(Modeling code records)
** START **

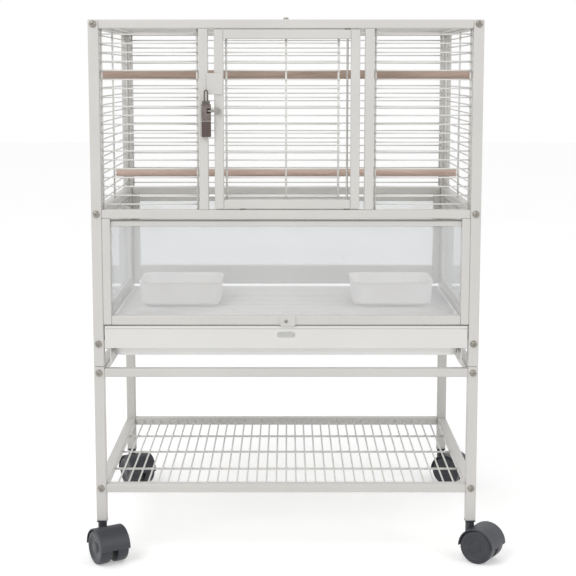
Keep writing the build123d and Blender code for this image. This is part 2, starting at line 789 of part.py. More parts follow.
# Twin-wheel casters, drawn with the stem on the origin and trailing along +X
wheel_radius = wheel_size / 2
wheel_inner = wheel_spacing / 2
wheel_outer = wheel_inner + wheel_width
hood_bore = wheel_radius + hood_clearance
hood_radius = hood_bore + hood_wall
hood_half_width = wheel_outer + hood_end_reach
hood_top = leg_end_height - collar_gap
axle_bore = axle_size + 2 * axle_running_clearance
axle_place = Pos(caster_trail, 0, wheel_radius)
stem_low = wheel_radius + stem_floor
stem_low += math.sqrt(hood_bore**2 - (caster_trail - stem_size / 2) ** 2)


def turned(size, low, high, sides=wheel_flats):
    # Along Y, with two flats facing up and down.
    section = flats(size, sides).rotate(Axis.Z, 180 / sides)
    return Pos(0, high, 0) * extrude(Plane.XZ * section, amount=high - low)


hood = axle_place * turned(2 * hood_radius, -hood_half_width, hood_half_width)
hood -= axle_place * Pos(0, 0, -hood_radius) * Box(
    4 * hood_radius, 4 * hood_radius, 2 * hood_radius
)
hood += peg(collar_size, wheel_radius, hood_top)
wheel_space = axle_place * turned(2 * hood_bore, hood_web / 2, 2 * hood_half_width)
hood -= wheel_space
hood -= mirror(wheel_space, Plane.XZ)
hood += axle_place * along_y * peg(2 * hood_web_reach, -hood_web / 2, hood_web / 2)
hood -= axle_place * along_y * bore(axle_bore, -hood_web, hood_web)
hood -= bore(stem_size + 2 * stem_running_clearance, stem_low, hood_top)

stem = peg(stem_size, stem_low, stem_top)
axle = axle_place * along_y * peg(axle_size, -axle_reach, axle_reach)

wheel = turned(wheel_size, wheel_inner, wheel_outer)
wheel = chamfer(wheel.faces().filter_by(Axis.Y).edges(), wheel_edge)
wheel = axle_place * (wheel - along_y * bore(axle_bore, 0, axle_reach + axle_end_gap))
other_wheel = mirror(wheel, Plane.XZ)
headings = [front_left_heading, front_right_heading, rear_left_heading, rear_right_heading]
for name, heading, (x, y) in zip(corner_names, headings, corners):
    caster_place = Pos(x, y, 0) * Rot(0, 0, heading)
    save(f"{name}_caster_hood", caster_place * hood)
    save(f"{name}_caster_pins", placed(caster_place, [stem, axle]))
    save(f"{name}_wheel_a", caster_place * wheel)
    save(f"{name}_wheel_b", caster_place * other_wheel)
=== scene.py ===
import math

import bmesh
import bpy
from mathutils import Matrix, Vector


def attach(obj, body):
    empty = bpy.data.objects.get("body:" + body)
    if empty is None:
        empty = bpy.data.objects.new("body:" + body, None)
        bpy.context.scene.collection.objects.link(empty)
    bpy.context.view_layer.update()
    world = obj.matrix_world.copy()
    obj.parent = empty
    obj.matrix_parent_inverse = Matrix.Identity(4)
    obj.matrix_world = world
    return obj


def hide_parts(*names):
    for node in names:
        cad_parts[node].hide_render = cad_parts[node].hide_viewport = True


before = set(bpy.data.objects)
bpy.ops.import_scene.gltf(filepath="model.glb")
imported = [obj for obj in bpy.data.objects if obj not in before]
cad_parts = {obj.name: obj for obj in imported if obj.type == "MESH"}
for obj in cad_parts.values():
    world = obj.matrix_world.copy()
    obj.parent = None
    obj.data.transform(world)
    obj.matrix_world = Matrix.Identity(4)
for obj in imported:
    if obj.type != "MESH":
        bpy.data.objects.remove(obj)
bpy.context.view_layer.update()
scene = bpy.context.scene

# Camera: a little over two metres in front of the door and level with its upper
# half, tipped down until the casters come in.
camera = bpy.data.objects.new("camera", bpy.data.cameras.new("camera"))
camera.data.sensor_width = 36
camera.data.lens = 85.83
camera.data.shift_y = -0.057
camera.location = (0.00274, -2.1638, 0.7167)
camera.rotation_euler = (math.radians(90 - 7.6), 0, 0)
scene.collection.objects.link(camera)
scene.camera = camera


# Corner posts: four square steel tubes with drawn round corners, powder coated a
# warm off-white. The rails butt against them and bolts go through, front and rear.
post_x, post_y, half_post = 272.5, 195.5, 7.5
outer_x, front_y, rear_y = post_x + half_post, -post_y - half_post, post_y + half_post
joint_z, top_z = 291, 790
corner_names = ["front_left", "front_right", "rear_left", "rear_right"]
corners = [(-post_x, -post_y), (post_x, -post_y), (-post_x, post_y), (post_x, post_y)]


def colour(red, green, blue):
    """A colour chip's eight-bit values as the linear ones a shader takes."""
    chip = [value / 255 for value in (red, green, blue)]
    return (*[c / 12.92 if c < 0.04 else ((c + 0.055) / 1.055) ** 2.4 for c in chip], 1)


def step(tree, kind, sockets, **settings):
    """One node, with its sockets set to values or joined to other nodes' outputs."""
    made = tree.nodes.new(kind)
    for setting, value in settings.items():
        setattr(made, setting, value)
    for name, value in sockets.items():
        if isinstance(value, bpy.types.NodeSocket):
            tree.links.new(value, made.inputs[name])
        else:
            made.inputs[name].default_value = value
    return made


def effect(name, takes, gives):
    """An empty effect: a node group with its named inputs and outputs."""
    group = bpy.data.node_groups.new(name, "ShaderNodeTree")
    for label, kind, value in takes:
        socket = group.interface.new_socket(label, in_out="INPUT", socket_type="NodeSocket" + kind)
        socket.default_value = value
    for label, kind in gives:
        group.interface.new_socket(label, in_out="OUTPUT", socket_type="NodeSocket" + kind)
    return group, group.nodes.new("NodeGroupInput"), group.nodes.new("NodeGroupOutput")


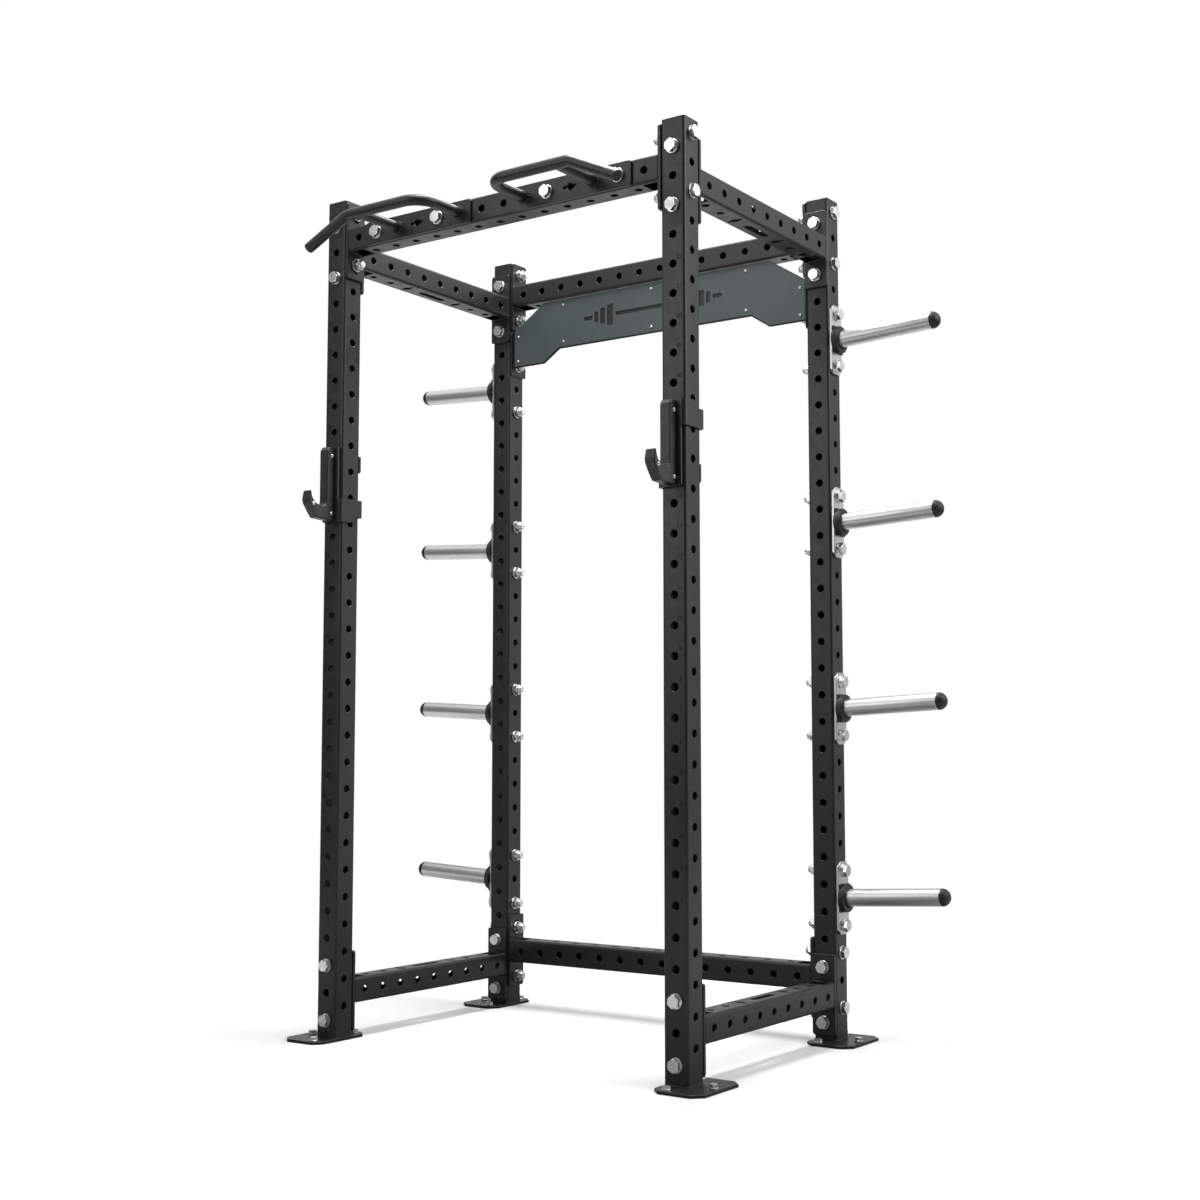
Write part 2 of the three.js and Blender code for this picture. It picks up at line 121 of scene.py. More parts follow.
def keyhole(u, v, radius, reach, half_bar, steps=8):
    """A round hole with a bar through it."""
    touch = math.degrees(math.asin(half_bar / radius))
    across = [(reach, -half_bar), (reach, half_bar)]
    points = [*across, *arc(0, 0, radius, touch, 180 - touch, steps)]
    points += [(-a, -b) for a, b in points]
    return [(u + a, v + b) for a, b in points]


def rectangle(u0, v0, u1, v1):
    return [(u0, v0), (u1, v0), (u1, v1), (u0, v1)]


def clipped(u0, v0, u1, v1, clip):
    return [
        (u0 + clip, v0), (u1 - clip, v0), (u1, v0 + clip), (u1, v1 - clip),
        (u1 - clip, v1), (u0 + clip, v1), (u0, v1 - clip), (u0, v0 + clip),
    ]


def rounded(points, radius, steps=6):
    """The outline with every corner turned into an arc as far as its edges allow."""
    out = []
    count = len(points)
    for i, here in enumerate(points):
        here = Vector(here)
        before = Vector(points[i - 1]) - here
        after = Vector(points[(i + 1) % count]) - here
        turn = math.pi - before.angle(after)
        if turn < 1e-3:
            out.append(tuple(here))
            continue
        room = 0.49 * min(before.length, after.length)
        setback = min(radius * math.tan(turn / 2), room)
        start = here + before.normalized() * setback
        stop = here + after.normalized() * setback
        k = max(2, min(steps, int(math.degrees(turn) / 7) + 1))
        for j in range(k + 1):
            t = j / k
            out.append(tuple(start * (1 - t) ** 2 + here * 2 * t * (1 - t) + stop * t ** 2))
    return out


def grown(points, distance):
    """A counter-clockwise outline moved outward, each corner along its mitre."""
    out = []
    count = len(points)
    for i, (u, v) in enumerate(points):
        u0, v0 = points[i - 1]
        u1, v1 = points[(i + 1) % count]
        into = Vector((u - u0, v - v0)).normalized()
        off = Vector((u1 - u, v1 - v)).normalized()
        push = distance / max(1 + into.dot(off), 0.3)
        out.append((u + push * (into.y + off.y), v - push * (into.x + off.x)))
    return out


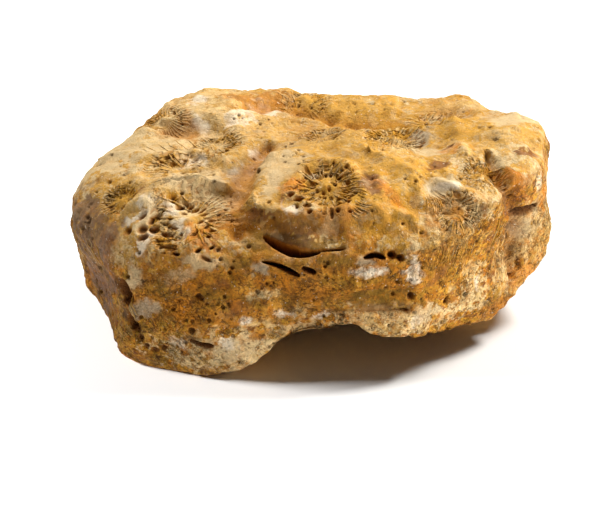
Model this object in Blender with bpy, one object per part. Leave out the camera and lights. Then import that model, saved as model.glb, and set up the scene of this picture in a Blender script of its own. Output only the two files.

** END **

● WHAT YOU ARE ASKED TO DO
Exactly reproduce the stretch from the line with "wheel = turned(wheel_size, wheel_inner, wheel_outer)" through the line with "obj.data.transform(world)", including both ends and nothing else.

● RESPONSE TO THE EXERCISE
wheel = turned(wheel_size, wheel_inner, wheel_outer)
wheel = chamfer(wheel.faces().filter_by(Axis.Y).edges(), wheel_edge)
wheel = axle_place * (wheel - along_y * bore(axle_bore, 0, axle_reach + axle_end_gap))
other_wheel = mirror(wheel, Plane.XZ)
headings = [front_left_heading, front_right_heading, rear_left_heading, rear_right_heading]
for name, heading, (x, y) in zip(corner_names, headings, corners):
    caster_place = Pos(x, y, 0) * Rot(0, 0, heading)
    save(f"{name}_caster_hood", caster_place * hood)
    save(f"{name}_caster_pins", placed(caster_place, [stem, axle]))
    save(f"{name}_wheel_a", caster_place * wheel)
    save(f"{name}_wheel_b", caster_place * other_wheel)
=== scene.py ===
import math

import bmesh
import bpy
from mathutils import Matrix, Vector


def attach(obj, body):
    empty = bpy.data.objects.get("body:" + body)
    if empty is None:
        empty = bpy.data.objects.new("body:" + body, None)
        bpy.context.scene.collection.objects.link(empty)
    bpy.context.view_layer.update()
    world = obj.matrix_world.copy()
    obj.parent = empty
    obj.matrix_parent_inverse = Matrix.Identity(4)
    obj.matrix_world = world
    return obj


def hide_parts(*names):
    for node in names:
        cad_parts[node].hide_render = cad_parts[node].hide_viewport = True


before = set(bpy.data.objects)
bpy.ops.import_scene.gltf(filepath="model.glb")
imported = [obj for obj in bpy.data.objects if obj not in before]
cad_parts = {obj.name: obj for obj in imported if obj.type == "MESH"}
for obj in cad_parts.values():
    world = obj.matrix_world.copy()
    obj.parent = None
    obj.data.transform(world)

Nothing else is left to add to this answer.